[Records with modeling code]
<<<<

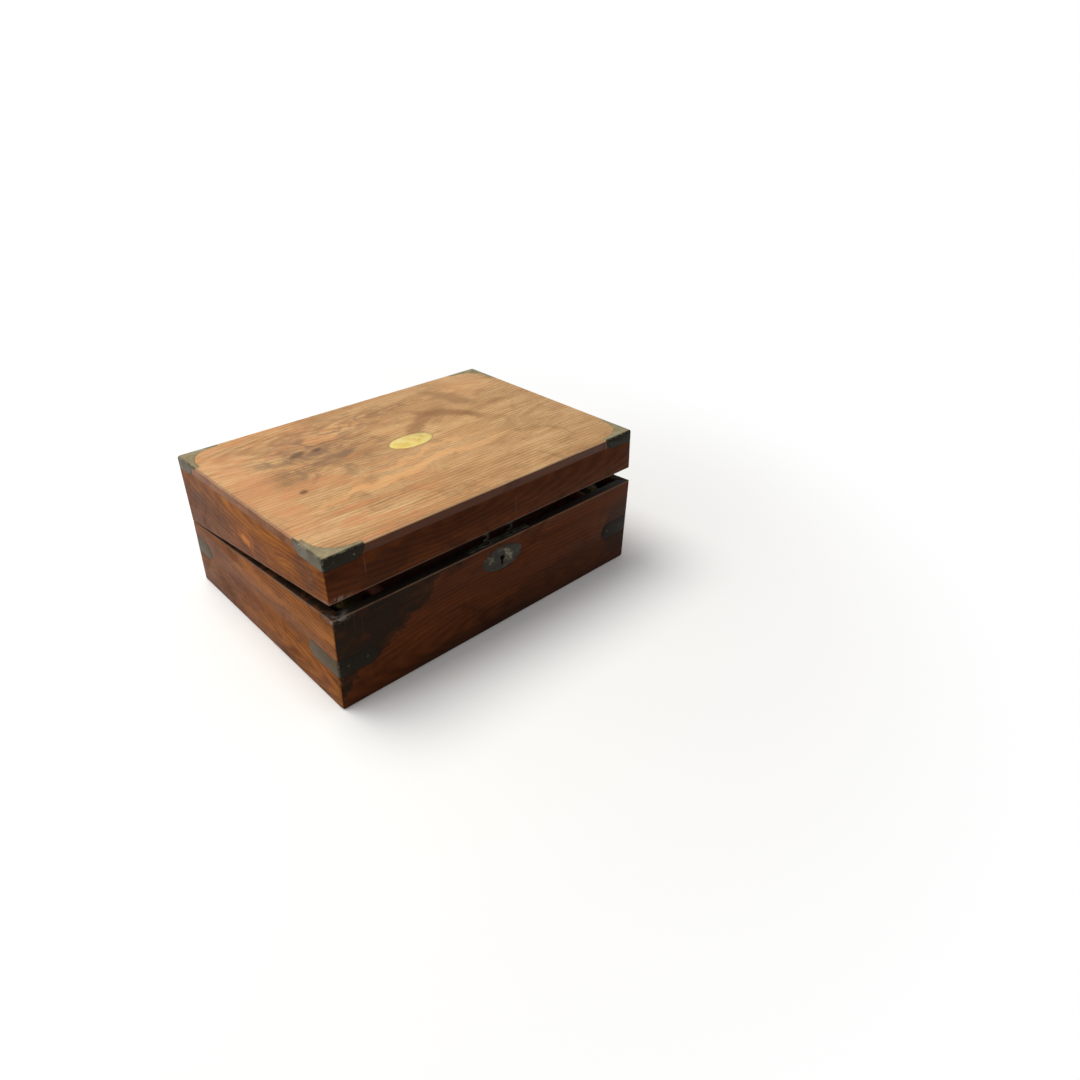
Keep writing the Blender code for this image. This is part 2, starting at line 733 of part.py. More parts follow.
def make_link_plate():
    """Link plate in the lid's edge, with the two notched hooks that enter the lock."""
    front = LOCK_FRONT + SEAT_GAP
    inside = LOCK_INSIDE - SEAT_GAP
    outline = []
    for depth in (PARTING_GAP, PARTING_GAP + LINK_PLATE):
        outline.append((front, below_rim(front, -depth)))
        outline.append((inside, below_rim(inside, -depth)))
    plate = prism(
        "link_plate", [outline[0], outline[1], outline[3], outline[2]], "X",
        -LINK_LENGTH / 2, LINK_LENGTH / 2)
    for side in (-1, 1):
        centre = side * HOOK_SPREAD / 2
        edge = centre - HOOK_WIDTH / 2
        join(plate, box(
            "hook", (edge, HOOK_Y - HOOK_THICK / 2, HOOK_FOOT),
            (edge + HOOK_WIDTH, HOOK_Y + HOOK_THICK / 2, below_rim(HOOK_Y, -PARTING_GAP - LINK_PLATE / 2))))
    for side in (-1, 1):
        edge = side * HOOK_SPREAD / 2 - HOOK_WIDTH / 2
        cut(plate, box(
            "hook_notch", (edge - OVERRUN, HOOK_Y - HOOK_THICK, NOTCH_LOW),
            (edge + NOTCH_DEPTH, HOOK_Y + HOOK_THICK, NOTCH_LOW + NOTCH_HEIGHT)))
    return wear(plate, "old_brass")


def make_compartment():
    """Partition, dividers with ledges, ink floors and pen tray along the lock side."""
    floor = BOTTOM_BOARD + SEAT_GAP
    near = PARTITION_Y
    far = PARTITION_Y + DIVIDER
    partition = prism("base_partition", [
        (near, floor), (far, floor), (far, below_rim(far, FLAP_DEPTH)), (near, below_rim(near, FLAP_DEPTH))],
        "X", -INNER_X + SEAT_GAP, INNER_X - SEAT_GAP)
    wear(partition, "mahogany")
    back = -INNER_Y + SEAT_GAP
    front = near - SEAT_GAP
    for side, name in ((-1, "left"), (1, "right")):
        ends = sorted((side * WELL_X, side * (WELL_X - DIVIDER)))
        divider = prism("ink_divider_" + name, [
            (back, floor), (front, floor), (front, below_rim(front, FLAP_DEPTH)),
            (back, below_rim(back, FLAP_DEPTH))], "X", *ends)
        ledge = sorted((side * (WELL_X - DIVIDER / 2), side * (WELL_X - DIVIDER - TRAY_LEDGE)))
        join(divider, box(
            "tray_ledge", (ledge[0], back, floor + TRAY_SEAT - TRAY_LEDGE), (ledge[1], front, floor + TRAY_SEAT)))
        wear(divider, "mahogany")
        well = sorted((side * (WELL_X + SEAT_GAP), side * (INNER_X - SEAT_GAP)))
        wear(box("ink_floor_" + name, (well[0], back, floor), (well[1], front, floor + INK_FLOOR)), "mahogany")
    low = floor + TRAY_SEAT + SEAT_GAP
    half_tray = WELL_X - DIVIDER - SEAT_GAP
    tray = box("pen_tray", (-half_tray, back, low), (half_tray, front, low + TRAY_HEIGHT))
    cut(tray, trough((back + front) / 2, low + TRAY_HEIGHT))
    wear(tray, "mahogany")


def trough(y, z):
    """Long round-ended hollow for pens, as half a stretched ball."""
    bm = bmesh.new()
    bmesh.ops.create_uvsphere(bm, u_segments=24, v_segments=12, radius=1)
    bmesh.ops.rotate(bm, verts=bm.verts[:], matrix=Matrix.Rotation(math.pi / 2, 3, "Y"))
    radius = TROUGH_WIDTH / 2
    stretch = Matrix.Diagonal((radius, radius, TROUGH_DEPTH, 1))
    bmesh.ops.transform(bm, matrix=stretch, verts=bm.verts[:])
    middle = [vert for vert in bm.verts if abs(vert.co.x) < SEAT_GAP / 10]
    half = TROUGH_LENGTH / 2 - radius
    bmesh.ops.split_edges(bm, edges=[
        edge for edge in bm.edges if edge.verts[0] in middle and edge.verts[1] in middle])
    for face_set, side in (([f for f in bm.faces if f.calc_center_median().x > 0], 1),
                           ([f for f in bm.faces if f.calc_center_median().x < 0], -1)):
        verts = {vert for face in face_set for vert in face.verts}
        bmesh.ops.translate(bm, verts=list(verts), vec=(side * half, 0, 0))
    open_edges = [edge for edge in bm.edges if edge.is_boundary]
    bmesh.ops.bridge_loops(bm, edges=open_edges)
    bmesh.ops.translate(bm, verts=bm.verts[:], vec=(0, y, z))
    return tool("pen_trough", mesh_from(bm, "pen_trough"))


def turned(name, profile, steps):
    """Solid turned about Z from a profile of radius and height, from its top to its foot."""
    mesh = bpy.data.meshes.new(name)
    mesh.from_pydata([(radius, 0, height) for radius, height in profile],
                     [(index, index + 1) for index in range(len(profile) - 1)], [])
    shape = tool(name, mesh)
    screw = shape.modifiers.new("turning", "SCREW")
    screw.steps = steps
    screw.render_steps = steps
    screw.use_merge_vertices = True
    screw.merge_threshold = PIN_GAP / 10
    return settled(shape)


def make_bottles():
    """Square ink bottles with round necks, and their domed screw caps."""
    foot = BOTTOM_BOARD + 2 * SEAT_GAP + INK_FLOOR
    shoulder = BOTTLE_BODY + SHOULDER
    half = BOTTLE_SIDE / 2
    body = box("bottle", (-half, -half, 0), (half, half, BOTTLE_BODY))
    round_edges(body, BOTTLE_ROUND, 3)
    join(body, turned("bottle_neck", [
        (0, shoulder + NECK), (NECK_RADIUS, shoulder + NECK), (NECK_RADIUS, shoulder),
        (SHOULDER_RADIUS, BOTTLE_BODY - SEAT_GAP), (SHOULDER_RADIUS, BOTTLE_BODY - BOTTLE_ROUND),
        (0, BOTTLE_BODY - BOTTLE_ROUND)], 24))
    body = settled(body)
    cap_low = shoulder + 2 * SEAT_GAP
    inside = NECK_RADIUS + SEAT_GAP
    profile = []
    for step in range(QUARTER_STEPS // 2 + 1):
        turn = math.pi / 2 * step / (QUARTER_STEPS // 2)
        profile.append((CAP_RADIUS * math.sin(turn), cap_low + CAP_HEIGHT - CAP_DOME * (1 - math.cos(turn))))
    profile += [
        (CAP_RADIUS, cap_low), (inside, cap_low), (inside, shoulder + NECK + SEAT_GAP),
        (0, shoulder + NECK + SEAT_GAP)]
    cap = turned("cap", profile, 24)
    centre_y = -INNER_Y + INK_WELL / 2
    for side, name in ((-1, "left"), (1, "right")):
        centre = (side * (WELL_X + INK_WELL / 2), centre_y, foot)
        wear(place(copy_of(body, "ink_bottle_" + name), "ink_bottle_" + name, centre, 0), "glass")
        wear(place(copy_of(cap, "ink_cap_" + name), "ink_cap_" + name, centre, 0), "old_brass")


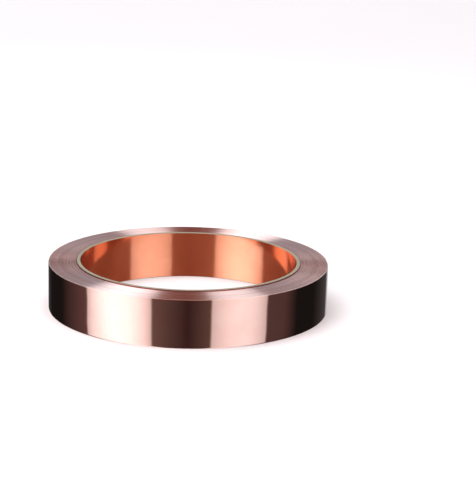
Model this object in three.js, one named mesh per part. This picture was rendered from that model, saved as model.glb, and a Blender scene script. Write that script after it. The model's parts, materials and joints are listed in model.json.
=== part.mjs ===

>>>>

# [Aim of the task]
Wherever a line in the data above holds "this", copy that line.

# [Written solution]
Keep writing the Blender code for this image. This is part 2, starting at line 733 of part.py. More parts follow.
Model this object in three.js, one named mesh per part. This picture was rendered from that model, saved as model.glb, and a Blender scene script. Write that script after it. The model's parts, materials and joints are listed in model.json.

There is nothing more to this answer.